What the task asks: From the line with "world = obj.matrix_world.copy()" to the line with "FORK_FOOT_AHEAD = 0.005", both lines included, set down exactly those lines, please, and no others.

Collected material:
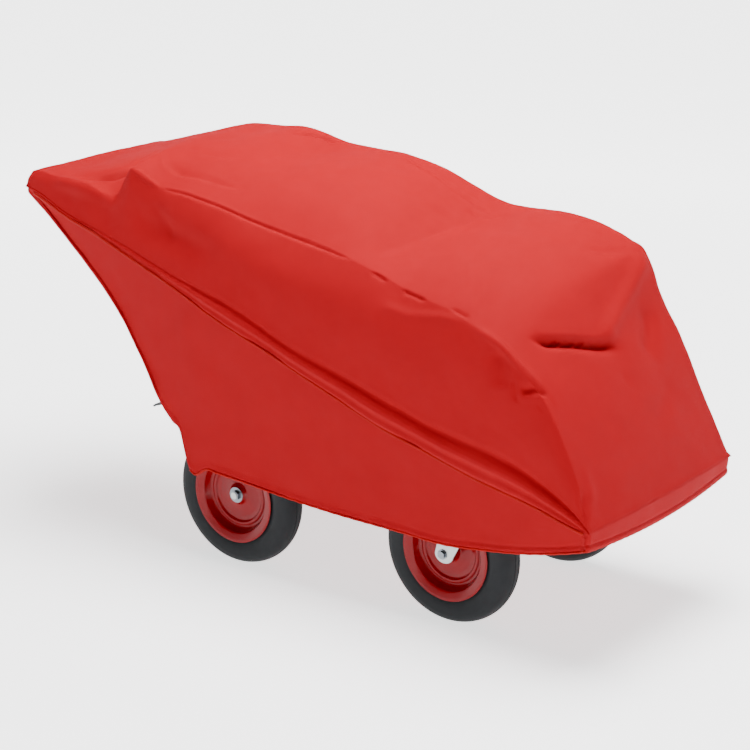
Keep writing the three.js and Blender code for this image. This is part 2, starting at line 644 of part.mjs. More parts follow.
function buildCover() {
  const inside = new THREE.Vector3(0, 0, 600);
  const stations = [
    -960, -930, -880, -820, -740, -670, -630, -592, -560, -500, -420, -340, -260, -170, -80, 10, 90, 170, 260,
    350, 440, 530, 610, 665, 700, 740, 785, 830, 870, 905, 935, 960,
  ];
  // across the top, from the right seam to the left one
  const section = (x) => {
    const edge = seamHalfWidth(x);
    const low = seamHeight(x) + SEAM_ALLOWANCE;
    const shoulder = shoulderHalfWidth(x);
    const right = rightShoulder(x);
    const left = leftShoulder(x);
    const middle = middleHeight(x);
    const wall = (high, share) => low + (high - low) * share;
    return [
      [-edge, low], [1 - edge, wall(right, 0.3)],
      [-shoulder - 8, wall(right, 0.7)], [-shoulder - 2, wall(right, 0.93)],
      [12 - shoulder, right + (middle - right) * 0.06], [-shoulder * 0.7, right + (middle - right) * 0.45],
      [-shoulder * 0.35, right + (middle - right) * 0.85], [0, middle],
      [shoulder * 0.4, middle + (left - middle) * 0.35],
      [shoulder * 0.75, left], [shoulder - 10, left - (left - low) * 0.02], [shoulder, wall(left, 0.93)],
      [shoulder + 10, wall(left, 0.7)], [edge - 2, wall(left, 0.35)], [edge, low],
    ];
  };
  const top = (u, v) => {
    const x = stations[Math.round(u * (stations.length - 1))];
    const points = section(x);
    const [y, z] = points[Math.round(v * (points.length - 1))];
    return new THREE.Vector3(bowed(x, y), y, z);
  };
  add('cover_top', cloth(top, stations.length - 1, section(0).length - 1, inside), LOOKS.cover);

  const sideStations = [
    -950, -900, -830, -750, -674, -598, -523, -450, -408, -376, -356, -275, -150, -10, 125, 260, 390,
    515, 640, 760, 880, 955,
  ];
  for (const [side, sign] of Object.entries(SIDES)) {
    const panel = (u, v) => {
      const x = sideStations[Math.round(u * (sideStations.length - 1))];
      const high = seamHeight(x) - 1;
      const y = sign * (seamHalfWidth(x) - SIDE_LEAN * v);
      return new THREE.Vector3(x, y, high + (hemHeight(x) - high) * v);
    };
    add(`cover_side_${side}`, cloth(panel, sideStations.length - 1, 3, inside), LOOKS.cover);
    const bindingStations = 14;
    const binding = (u, v) => {
      const x = -930 + u * (940 + 930);
      return new THREE.Vector3(x, sign * (seamHalfWidth(x) + 3.2), seamHeight(x) + (6 + 3 * u) * (1 - 2 * v));
    };
    add(`seam_binding_${side}`, cloth(binding, bindingStations, 1, inside, 2), LOOKS.binding);
  }

  const rearHeights = [962, 930, 880, 820, 750, 670, 580, 510, REAR_HEM_Z];
  const rearX = through([
    [440, -450], [559, -523], [661, -598], [739, -674], [800, -751], [858, -833], [908, -900], [962, -966],
  ]);
  const rear = (u, v) => {
    const z = rearHeights[Math.round(u * (rearHeights.length - 1))];
    const x = rearX(z);
    const halfWidth = seamHalfWidth(x) - SIDE_LEAN - CLOTH - 2;
    return new THREE.Vector3(x, halfWidth * (2 * v - 1), z);
  };
  add('cover_rear', cloth(rear, rearHeights.length - 1, 6, inside), LOOKS.cover);

  const nose = (u, v) => {
    const y = (COVER_HALF_WIDTH - 1) * (2 * v - 1);
    const dip = 14 * (1 - (y / COVER_HALF_WIDTH) ** 2);
    const low = hemHeight(NOSE_X) - dip;
    return new THREE.Vector3(bowed(NOSE_X, y) - (1 - u) * 2, y, low + (seamHeight(NOSE_X) - 1 - low) * u);
  };
  add('cover_nose_band', cloth(nose, 2, 12, inside), LOOKS.cover);

  const drop = 6;
  const half = [
    [-322, 285], [-275, 279], [-150, 270], [-10, 259], [125, 252], [390, 248], [515, 246],
    [640, 260], [760, 279], [880, 308],
  ].map(([x, z]) => [x, seamHalfWidth(x) - SIDE_LEAN - 2, z - drop]);
  const corner = [
    [922, 345, 318 - drop], [944, 336, 321 - drop], [951, 312, 319 - drop], [955, 240, 317 - drop],
    [961, 120, 316 - drop],
  ];
  const halfLoop = [...half, ...corner];
  const loop = [...halfLoop, [965, 0, 315 - drop], ...halfLoop.map(([x, y, z]) => [x, -y, z]).reverse()];
  add('hem_elastic', tube(loop, 2.5, 56, 6), LOOKS.elastic);
}

buildUnderframe();
buildTub();
buildSeats();
buildHandle();
buildBrake();
buildRearWheels();
buildCasters();
buildCover();

export default buggy;
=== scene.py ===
import json
import math

import bmesh
import bpy
import numpy as np
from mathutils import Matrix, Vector, noise
from mathutils.bvhtree import BVHTree


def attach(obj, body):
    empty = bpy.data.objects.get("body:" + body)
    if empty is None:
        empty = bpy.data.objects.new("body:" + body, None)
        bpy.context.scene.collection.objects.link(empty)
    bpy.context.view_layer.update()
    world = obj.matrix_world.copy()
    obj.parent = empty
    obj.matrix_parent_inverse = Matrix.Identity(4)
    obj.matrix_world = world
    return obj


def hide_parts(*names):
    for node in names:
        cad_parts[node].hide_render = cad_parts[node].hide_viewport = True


# Six-seat push buggy under its fitted storage cover.
# Metres. +X is forward (nose), +Y is the buggy's left side, +Z is up, and the floor is at z = 0.

SIDES = {"left": 1, "right": -1}

# ---------------------------------------------------------------- camera, measured
# The camera, the cover's line tables and its fold points were worked out from the photo by scratch scripts
# (a camera fit, back-projection and rays cast onto the cover), typed in rounded, and some then moved by eye.
CAMERA_AT = (4.08376, -5.48462, 2.75563)
CAMERA_YAW = 0.6352977
CAMERA_PITCH = 0.3167478
CAMERA_LENS = 124.8
FLOOR_GLOW = 1.6
FAR_FLOOR_GLOW = 3.8
WALL_GLOW = 0.0
WALL_DISTANCE = 28.0
WALL_HEIGHT = 6.0
WALL_SIDES = 96

# ---------------------------------------------------------------- wheels and fork
WHEEL_RADIUS = 0.200
REAR_AXLE_X = -0.220
REAR_WHEEL_Y = 0.269
REAR_HUB = (0.024, 0.053)
FRONT_AXLE_X = 0.489
FRONT_WHEEL_Y = 0.262
FRONT_HUB = (0.0455, 0.0455)
KINGPIN_X = 0.544
FORK_INSIDE = 0.046
FORK_PLATE = 0.005
FORK_CROWN_Z = 0.406
FORK_FOOT = 0.029
FORK_FOOT_AHEAD = 0.005

# ---------------------------------------------------------------- seats and handle
SEAT_ROWS = ("rear", "middle", "front")
PAD_VOXEL = 0.006
PAD_SHRINK = 0.006
PAD_SWELL = 0.010
PAD_CHANNELS = (-0.172, -0.086, 0.0, 0.086, 0.172)
HANDLE_X = -0.938
HANDLE_Z = 0.966
HANDLE_TUBE = 0.0125
GRIP_RADIUS = 0.0155
GRIP_HALF_LENGTH = 0.185
HANDLE_LEG_Y = 0.299

# ---------------------------------------------------------------- cover
CLOTH = 0.0012
COVER_HALF_WIDTH = 0.356
TAIL_HALF_WIDTH = 0.286
NARROWING_STARTS = -0.25
NOSE_X = 0.963
NOSE_BOW = 0.013
TAIL_X = -0.980
SIDE_LEAN = 0.008
SKIRT_INSET = 0.0025
STITCH_PITCH = 0.0055
STITCH_LENGTH = 0.0038
STITCH_THICK = 0.0005
REAR_HEM_Z = 0.458
REAR_TOP_Z = 0.967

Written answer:
    world = obj.matrix_world.copy()
    obj.parent = empty
    obj.matrix_parent_inverse = Matrix.Identity(4)
    obj.matrix_world = world
    return obj


def hide_parts(*names):
    for node in names:
        cad_parts[node].hide_render = cad_parts[node].hide_viewport = True


# Six-seat push buggy under its fitted storage cover.
# Metres. +X is forward (nose), +Y is the buggy's left side, +Z is up, and the floor is at z = 0.

SIDES = {"left": 1, "right": -1}

# ---------------------------------------------------------------- camera, measured
# The camera, the cover's line tables and its fold points were worked out from the photo by scratch scripts
# (a camera fit, back-projection and rays cast onto the cover), typed in rounded, and some then moved by eye.
CAMERA_AT = (4.08376, -5.48462, 2.75563)
CAMERA_YAW = 0.6352977
CAMERA_PITCH = 0.3167478
CAMERA_LENS = 124.8
FLOOR_GLOW = 1.6
FAR_FLOOR_GLOW = 3.8
WALL_GLOW = 0.0
WALL_DISTANCE = 28.0
WALL_HEIGHT = 6.0
WALL_SIDES = 96

# ---------------------------------------------------------------- wheels and fork
WHEEL_RADIUS = 0.200
REAR_AXLE_X = -0.220
REAR_WHEEL_Y = 0.269
REAR_HUB = (0.024, 0.053)
FRONT_AXLE_X = 0.489
FRONT_WHEEL_Y = 0.262
FRONT_HUB = (0.0455, 0.0455)
KINGPIN_X = 0.544
FORK_INSIDE = 0.046
FORK_PLATE = 0.005
FORK_CROWN_Z = 0.406
FORK_FOOT = 0.029
FORK_FOOT_AHEAD = 0.005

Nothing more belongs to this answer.